"the scrabble tournament is held in the crazy horse saloon, which is decorated in an english version of a western theme. the men's bathroom is marked BRAVES. I buy my 1st irish whiskey of the morning at the young dudes bad and look around the room, which is packed with 100 little card tables, each of which is equipped with 2, 3, or 4 spindly folding chairs with seats made of hospital-green plastic. some damaged person has assembled tiny darly little silver pie tins, with diameters equaling no more than 3 inches, each containing a wizened fruit pie, into perfect geometric stacks on dozens of tables where there aren't any people.
"...I secretly hate scrabble, for the simple reason that anyone hates scrabble, which is that I am bad at it, and because words aren't a game. a single word can destroy a person's soul, his faith in humanity, and other serious assets. no one who understands the exigencies inherent in language wants to waste words on a scrabble board.

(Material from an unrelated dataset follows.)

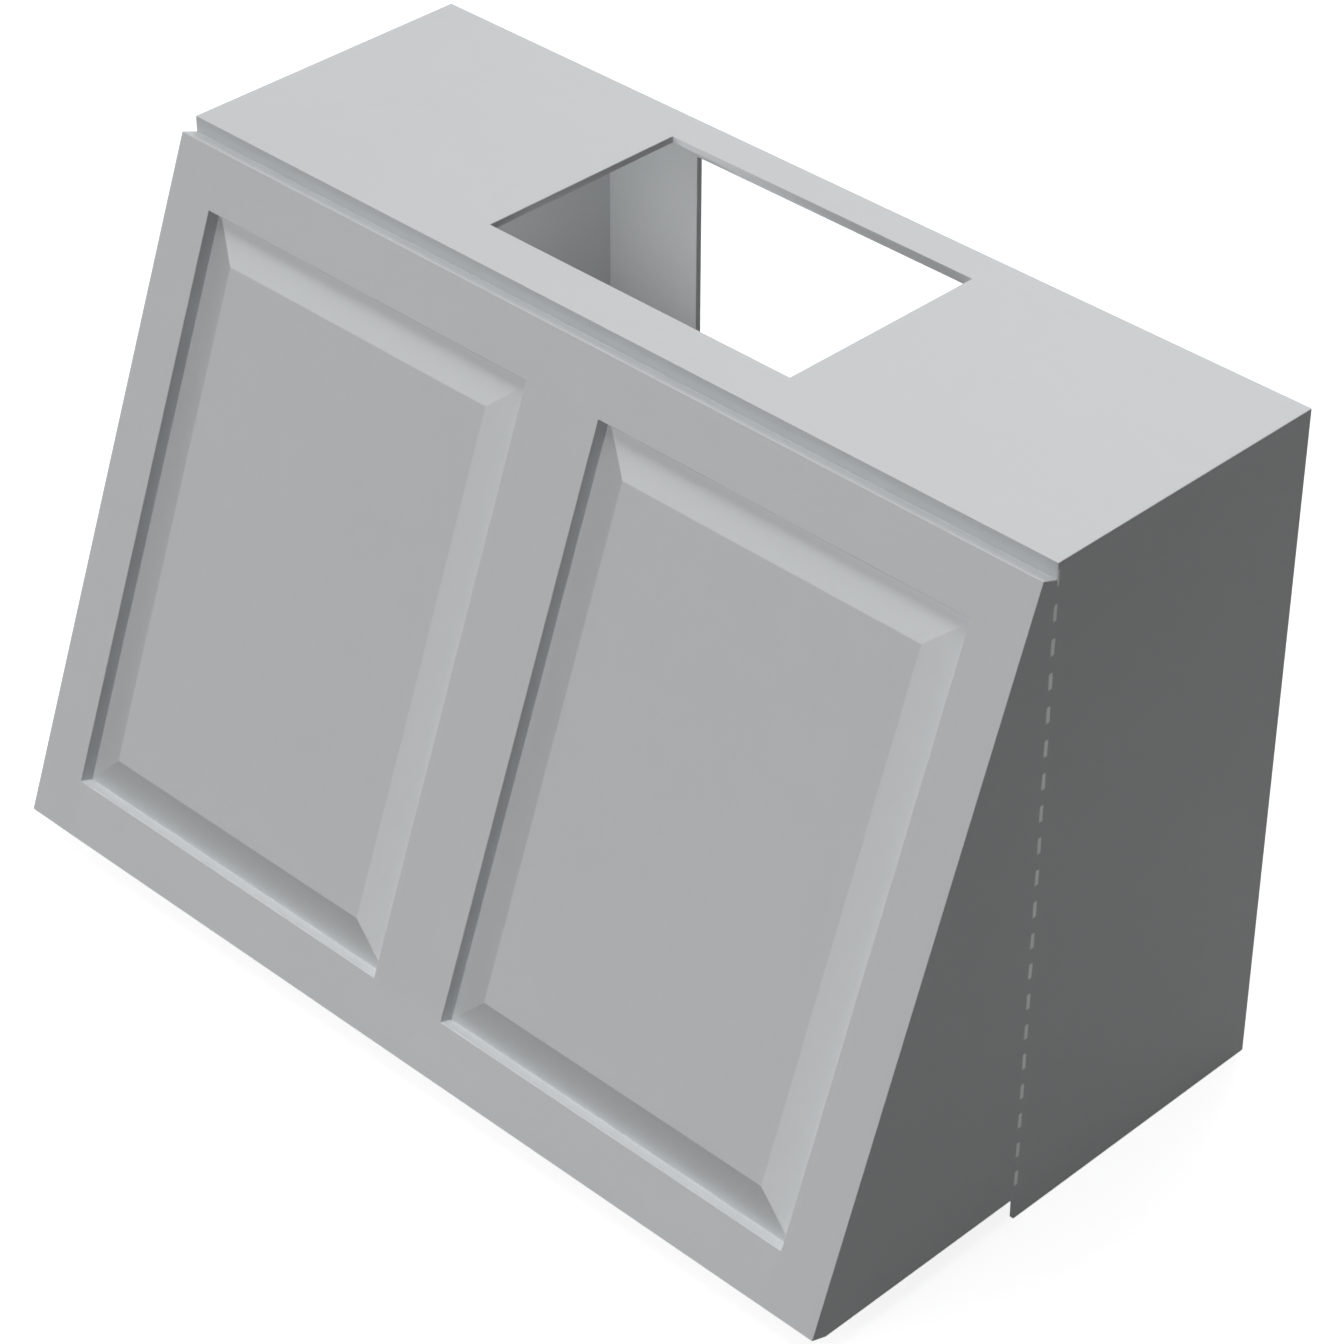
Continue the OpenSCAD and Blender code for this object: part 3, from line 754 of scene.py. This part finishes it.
def make_floor():
    h = FLOOR_HALF
    mesh = bpy.data.meshes.new("studio_floor")
    mesh.from_pydata([(x, y, -FLOOR_DROP) for x, y in ((-h, -h), (h, -h), (h, h), (-h, h))],
                     [], [(0, 1, 2, 3)])
    n = material_nodes("studio_floor")
    lit = n.node("AddShader")
    n.put(lit.inputs[0], n.node("BsdfDiffuse", Color=grey(FLOOR_TONE)).outputs[0])
    n.put(lit.inputs[1], n.node("Emission", Color=grey(1), Strength=FLOOR_GLOW).outputs[0])
    bounce = n.node("BsdfDiffuse", Color=grey(FLOOR_BOUNCE))
    upper = n.blend(background_share(n), bounce, lit)
    # Nothing from below, so that the part can be looked at from there
    backs = n.node("NewGeometry").outputs["Backfacing"]
    both = n.blend(backs, upper, n.node("BsdfTransparent"))
    n.node("OutputMaterial", Surface=both.outputs[0])
    floor = link("studio_floor", mesh, n.owner)


def make_world():
    world = bpy.data.worlds.new("studio")
    bpy.context.scene.world = world
    n = Nodes(world)
    light = n.node("Background", Color=grey(1), Strength=AMBIENT)
    white = n.node("Background", Color=grey(1), Strength=BACKGROUND)
    both = n.blend(background_share(n), light, white)
    n.node("OutputWorld", Surface=both.outputs[0])


# Each lamp: the bearing and the height in degrees that it shines from, its strength, whether it
# casts shadows and what it lights. The bearing is 0 in front and grows towards the right side.
# In the photo a face's direction alone tells how light it is, so the raised panels have a key
# lamp of their own, and one that shines down along the slope lights the bottom rail's upper edge.
LAMPS = {
    "lamp_front_left": (-30, 20, 0.32, True, "not the panels"),
    "lamp_panels": (70, 53, 0.82, False, "the panels"),
    "lamp_overhead": (0, 80, 0.18, True, "not the panels"),
    "lamp_overhead_fill": (0, 80, 0.32, False, "all"),
    "lamp_rim": (-150, 40, 0.24, True, "all"),
    "lamp_left": (-95, 12, 0.32, True, "all"),
    "lamp_lip": (180, 70, 0.22, False, "the bottom rail"),
}
LAMP_SOFTNESS = math.radians(30)
LAMP_DISTANCE = 4.0
PANELS = ("left_raised_panel_finished", "right_raised_panel_finished")
BOTTOM_RAIL = ("fascia_bottom_rail_finished",)
LIT = {
    "the panels": ("INCLUDE", PANELS),
    "not the panels": ("EXCLUDE", PANELS),
    "the bottom rail": ("INCLUDE", BOTTOM_RAIL),
}
# The lamp inside the box shines on the back panel, as light would through an open front
INNER_LAMP_PLACE = (-0.15, 0.0, 0.52)
INNER_LAMP_SIZE = (0.11, 0.14)
INNER_LAMP_SPREAD = math.radians(110)
INNER_LAMP_POWER = 0.108
INNER_LAMP_TURN = (math.radians(90), 0.0, 0.0)


def light_only(lamp, state, names):
    """Lets a lamp light some pieces alone, or all but them."""
    lit = bpy.data.collections.new(lamp.name + "_lights")
    for name in names:
        lit.objects.link(bpy.data.objects[name])
    for entry in lit.collection_objects:
        entry.light_linking.link_state = state
    lamp.light_linking.receiver_collection = lit


def make_lamps():
    for name, (bearing, height, strength, shadows, what) in LAMPS.items():
        a, e = math.radians(bearing), math.radians(height)
        side = Vector((math.sin(a) * math.cos(e), -math.cos(a) * math.cos(e), math.sin(e)))
        data = bpy.data.lights.new(name, "SUN")
        data.energy = strength * math.pi
        data.angle = LAMP_SOFTNESS
        data.use_shadow = shadows
        lamp = placed(name, data, side * LAMP_DISTANCE, side.to_track_quat("Z", "Y").to_euler())
        if what in LIT:
            light_only(lamp, *LIT[what])
    data = bpy.data.lights.new("lamp_inner", "AREA")
    data.shape = "RECTANGLE"
    data.size, data.size_y = INNER_LAMP_SIZE
    data.spread = INNER_LAMP_SPREAD
    data.energy = INNER_LAMP_POWER
    lamp = placed("lamp_inner", data, INNER_LAMP_PLACE, INNER_LAMP_TURN)
    lamp.visible_camera = False
    lamp.visible_glossy = False


make_camera()
make_boards()
make_fixings()
make_spacers()
make_floor()
make_world()
make_lamps()
bpy.context.scene.view_settings.view_transform = "Standard"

"...the impact of tile on tile is muffled in a way that seems to suggest something fucked up is happening inside the bag. good letters are being exchanged for bad...I feel like every time I start to love rock and roll again my favorite singer kills himself, or else I run into some...asshole wearing black-rimmed glasses and a t-shirt that reads THIS WAS SUPPOSED TO BE THE FUTURE."
--from "letter from minehead: underacheivers please try harder: indie rock reunites on the english coast" by david samuels in the may 2011 issue of harper's magazine
I love to play scrabble. every night before we go to sleep my wife and I play at least a few hands of a game. we play a variation app on our cellphones called "wordsmith" the 4 nights a week she's staying in a little room in the center of the hub while doing her clinical experience. in our 20+ years of marriage we've owned and played multiple versions of the game, from the original board game to a special travel version to the game she downloaded to her palm pilot some years ago (and that we're likely to replace soon since the palm is dying the slow, merciless death that electronics are heir to) that we've found works best. for me, it's somewhat like an easier version of crossword puzzles cuz I don't have to make connections beyond a single letter and the words I use tax only my vocabulary and not my knowledge.
but I also dig why some people don't like the game. it can be time-consuming (sometimes we play a speeded-up version in which each of us has only 30 seconds to play--I'm especially a timehogger when coming up with words) and it can be annoying and 1 can feel pissy when a particularly well-crafted game suddenly goes titsup at the acquisition of that bastard "q" tile.
still, I don't think there are too many games that have as intrinsic an appeal as scrabble. it's a good icebreaker and a good game to play while drinking beer (hard liquor might kill off too many braincells to make it worthwhile). I've never played it while smoking herb but I can imagine that, like a 2nd summit, it would help 1 loosen up and allow the words to flow more smoothly.